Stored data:
☆ ☆ ☆

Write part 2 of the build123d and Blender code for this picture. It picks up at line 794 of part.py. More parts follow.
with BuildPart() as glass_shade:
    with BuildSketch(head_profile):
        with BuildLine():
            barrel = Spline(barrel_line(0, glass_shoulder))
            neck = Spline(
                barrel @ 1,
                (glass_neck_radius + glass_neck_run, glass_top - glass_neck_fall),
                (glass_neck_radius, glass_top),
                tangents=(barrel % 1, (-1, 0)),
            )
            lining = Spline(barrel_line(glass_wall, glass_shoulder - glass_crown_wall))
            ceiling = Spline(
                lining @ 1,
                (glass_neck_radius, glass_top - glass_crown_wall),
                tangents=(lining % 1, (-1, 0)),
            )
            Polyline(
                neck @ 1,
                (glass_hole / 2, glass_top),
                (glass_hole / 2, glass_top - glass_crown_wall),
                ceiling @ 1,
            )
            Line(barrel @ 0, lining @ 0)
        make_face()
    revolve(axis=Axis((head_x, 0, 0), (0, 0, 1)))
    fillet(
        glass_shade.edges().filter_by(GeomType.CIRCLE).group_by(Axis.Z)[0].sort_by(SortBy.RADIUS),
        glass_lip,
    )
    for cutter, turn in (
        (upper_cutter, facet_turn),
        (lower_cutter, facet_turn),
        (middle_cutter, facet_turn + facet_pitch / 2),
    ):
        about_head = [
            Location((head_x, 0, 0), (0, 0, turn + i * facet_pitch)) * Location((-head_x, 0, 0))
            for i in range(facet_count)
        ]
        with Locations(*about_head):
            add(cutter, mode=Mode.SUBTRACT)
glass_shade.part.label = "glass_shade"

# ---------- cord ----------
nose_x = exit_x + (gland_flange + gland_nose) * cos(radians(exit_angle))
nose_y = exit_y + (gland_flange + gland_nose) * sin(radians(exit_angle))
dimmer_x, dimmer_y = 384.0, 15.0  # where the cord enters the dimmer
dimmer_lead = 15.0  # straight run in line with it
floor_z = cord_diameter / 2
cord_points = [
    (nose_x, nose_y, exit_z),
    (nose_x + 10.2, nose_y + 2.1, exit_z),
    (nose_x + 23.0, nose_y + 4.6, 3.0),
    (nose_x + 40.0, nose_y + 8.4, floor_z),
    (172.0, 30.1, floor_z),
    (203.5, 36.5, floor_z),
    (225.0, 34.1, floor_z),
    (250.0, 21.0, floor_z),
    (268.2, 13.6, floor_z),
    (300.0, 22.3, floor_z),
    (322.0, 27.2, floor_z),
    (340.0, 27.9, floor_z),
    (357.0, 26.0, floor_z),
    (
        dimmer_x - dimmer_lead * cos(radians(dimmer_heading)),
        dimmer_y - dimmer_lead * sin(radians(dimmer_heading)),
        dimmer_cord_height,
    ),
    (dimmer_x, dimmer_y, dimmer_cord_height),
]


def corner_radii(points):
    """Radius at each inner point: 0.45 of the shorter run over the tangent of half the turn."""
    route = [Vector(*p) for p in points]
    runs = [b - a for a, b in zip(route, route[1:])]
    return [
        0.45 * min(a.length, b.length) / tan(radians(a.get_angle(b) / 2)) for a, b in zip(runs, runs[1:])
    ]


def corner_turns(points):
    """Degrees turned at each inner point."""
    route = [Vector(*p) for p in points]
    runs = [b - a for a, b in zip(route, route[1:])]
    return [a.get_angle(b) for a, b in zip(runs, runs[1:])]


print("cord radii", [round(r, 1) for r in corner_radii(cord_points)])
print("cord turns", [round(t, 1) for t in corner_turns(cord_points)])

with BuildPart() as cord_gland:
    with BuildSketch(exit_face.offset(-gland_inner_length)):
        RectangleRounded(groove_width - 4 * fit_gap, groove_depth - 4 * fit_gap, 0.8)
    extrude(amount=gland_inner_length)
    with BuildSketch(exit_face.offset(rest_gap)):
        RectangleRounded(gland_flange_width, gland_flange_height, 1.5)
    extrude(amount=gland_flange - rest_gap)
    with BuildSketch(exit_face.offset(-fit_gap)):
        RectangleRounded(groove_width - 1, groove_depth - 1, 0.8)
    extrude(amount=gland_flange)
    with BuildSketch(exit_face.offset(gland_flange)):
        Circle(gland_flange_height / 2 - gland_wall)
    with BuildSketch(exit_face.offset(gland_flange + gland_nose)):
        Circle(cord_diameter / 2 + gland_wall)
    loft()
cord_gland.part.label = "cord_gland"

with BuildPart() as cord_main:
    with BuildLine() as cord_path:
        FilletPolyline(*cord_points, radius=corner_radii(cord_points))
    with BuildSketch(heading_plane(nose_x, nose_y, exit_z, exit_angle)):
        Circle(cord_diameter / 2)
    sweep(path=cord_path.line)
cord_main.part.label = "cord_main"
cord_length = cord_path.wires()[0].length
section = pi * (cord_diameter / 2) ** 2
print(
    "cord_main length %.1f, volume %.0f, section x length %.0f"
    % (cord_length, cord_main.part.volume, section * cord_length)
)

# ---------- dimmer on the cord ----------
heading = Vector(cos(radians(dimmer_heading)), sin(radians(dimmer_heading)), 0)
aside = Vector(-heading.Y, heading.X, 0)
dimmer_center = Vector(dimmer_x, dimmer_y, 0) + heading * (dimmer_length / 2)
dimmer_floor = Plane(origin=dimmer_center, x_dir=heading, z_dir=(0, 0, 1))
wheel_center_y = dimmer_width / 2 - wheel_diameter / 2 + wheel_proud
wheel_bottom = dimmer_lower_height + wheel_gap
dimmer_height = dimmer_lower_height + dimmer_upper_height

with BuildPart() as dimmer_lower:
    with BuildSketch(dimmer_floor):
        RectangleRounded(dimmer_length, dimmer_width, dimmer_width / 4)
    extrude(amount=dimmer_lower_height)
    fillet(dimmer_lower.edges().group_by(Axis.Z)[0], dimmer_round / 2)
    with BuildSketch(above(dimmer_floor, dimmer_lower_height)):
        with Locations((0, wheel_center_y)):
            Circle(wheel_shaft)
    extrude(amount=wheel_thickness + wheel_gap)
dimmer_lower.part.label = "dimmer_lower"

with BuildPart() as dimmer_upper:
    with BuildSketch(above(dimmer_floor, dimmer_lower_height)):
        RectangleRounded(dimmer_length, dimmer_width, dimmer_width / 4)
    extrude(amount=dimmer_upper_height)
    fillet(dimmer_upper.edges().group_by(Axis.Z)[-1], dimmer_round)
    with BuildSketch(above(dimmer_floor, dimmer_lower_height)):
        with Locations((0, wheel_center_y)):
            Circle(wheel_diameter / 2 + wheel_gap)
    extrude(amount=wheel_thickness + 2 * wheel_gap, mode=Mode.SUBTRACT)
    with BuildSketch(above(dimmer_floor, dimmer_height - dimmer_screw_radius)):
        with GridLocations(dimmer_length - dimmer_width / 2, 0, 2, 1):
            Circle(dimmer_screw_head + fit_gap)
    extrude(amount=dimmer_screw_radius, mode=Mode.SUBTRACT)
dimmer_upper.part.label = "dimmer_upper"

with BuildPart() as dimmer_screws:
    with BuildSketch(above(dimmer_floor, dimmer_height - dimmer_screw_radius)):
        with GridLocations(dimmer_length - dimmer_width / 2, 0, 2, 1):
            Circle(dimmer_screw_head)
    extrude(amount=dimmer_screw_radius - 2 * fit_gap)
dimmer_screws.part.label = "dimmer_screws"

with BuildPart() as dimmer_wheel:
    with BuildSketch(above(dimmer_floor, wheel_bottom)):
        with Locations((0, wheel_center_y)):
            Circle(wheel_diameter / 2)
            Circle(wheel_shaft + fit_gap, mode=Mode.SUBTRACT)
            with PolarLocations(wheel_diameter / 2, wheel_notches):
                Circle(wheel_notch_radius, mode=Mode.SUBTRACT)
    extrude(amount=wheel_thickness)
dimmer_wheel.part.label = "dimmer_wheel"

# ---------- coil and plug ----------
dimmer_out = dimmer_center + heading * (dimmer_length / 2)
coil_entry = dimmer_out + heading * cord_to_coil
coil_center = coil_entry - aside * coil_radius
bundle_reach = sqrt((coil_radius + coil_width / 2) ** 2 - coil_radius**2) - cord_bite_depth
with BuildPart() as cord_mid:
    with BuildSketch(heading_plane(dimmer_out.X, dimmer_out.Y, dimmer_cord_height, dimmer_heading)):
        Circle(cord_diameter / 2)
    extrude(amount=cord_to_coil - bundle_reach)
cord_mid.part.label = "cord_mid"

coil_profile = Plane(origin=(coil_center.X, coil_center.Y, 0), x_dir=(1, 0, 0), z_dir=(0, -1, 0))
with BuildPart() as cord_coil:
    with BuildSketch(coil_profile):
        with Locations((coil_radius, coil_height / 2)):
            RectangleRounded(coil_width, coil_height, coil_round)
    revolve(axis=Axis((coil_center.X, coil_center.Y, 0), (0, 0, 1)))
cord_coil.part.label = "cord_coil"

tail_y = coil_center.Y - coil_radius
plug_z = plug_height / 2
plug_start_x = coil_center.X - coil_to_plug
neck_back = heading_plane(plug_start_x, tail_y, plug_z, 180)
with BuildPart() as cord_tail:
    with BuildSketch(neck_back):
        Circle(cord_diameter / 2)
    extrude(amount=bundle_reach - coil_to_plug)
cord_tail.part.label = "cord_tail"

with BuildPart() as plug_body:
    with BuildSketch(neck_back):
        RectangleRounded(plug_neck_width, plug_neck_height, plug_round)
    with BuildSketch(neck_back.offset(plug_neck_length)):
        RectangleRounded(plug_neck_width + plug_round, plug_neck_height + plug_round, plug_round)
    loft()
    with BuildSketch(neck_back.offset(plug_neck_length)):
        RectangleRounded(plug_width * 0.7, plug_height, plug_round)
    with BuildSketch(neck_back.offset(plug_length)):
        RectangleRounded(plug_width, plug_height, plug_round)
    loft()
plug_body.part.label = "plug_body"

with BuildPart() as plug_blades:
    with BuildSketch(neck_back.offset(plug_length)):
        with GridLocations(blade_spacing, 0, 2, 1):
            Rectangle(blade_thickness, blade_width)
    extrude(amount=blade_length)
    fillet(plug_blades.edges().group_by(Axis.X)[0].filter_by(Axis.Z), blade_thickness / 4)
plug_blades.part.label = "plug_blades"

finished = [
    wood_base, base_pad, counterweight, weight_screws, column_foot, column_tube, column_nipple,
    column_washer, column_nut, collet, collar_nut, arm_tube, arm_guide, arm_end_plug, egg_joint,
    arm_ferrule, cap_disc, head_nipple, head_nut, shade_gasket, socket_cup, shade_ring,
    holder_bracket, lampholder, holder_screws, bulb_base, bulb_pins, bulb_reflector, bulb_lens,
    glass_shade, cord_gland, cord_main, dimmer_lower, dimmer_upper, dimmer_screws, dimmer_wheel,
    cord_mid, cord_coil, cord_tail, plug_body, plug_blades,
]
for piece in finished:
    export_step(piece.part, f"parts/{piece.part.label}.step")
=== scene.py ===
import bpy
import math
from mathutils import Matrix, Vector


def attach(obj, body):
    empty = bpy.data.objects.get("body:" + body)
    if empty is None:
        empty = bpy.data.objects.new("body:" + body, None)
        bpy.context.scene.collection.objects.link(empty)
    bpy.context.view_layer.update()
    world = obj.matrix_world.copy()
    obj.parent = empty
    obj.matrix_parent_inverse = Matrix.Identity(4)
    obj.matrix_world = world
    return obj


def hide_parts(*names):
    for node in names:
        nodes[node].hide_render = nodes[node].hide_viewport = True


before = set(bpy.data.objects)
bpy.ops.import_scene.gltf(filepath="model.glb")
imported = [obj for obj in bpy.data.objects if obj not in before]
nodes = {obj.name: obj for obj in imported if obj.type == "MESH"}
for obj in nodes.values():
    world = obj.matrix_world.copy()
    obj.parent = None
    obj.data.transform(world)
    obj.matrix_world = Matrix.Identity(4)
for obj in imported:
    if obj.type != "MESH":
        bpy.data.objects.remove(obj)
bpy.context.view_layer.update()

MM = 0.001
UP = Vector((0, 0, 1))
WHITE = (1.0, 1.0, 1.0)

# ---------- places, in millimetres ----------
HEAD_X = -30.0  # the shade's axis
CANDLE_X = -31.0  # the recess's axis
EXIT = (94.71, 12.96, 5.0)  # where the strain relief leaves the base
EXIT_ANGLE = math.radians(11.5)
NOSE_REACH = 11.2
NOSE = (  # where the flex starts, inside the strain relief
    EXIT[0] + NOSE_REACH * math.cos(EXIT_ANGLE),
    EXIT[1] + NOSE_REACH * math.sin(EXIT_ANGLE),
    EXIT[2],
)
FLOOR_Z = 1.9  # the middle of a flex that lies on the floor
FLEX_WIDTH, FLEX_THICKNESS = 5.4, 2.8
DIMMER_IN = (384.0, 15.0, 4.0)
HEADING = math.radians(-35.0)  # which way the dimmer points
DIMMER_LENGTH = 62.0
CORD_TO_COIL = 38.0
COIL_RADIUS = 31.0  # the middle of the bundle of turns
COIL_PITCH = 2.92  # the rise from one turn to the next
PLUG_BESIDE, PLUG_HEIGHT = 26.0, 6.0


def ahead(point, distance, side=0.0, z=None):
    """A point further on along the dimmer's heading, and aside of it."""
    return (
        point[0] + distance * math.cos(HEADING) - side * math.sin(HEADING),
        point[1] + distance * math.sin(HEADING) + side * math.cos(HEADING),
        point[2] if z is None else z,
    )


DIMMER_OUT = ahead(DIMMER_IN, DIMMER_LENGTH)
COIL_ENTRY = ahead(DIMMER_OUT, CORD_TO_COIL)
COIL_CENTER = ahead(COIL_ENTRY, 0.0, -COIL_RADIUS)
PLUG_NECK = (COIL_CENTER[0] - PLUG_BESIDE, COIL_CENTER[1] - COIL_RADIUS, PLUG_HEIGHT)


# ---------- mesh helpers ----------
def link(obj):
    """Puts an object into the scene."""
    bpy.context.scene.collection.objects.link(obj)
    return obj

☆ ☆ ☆

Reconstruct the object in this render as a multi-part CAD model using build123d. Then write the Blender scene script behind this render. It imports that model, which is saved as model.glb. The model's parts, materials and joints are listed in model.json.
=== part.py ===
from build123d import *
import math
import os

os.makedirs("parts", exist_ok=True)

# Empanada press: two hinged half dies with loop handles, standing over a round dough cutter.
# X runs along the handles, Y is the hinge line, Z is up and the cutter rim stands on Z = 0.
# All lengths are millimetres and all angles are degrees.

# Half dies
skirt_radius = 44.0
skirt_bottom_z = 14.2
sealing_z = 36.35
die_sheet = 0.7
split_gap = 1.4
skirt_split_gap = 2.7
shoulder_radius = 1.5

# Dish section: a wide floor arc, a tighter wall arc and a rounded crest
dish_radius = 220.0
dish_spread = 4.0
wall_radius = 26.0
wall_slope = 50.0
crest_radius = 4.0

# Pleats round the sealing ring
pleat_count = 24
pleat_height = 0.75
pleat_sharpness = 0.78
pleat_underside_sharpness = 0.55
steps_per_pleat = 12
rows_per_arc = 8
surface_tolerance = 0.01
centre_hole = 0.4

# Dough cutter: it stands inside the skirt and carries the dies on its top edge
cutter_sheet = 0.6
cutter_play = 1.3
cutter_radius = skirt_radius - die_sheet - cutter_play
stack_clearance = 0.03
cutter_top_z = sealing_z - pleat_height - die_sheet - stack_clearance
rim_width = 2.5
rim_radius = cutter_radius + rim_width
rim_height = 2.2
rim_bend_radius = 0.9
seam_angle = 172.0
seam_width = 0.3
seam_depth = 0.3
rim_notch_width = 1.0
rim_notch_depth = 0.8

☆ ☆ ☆

> **TASK BRIEF**: Taking the records above, retype every line from the one with "nodes[node].hide_render = nodes[node].hide_viewport" down to the one with "obj.data.transform(world)", exactly and with nothing else.

> **THE OUTPUT**:
        nodes[node].hide_render = nodes[node].hide_viewport = True


before = set(bpy.data.objects)
bpy.ops.import_scene.gltf(filepath="model.glb")
imported = [obj for obj in bpy.data.objects if obj not in before]
nodes = {obj.name: obj for obj in imported if obj.type == "MESH"}
for obj in nodes.values():
    world = obj.matrix_world.copy()
    obj.parent = None
    obj.data.transform(world)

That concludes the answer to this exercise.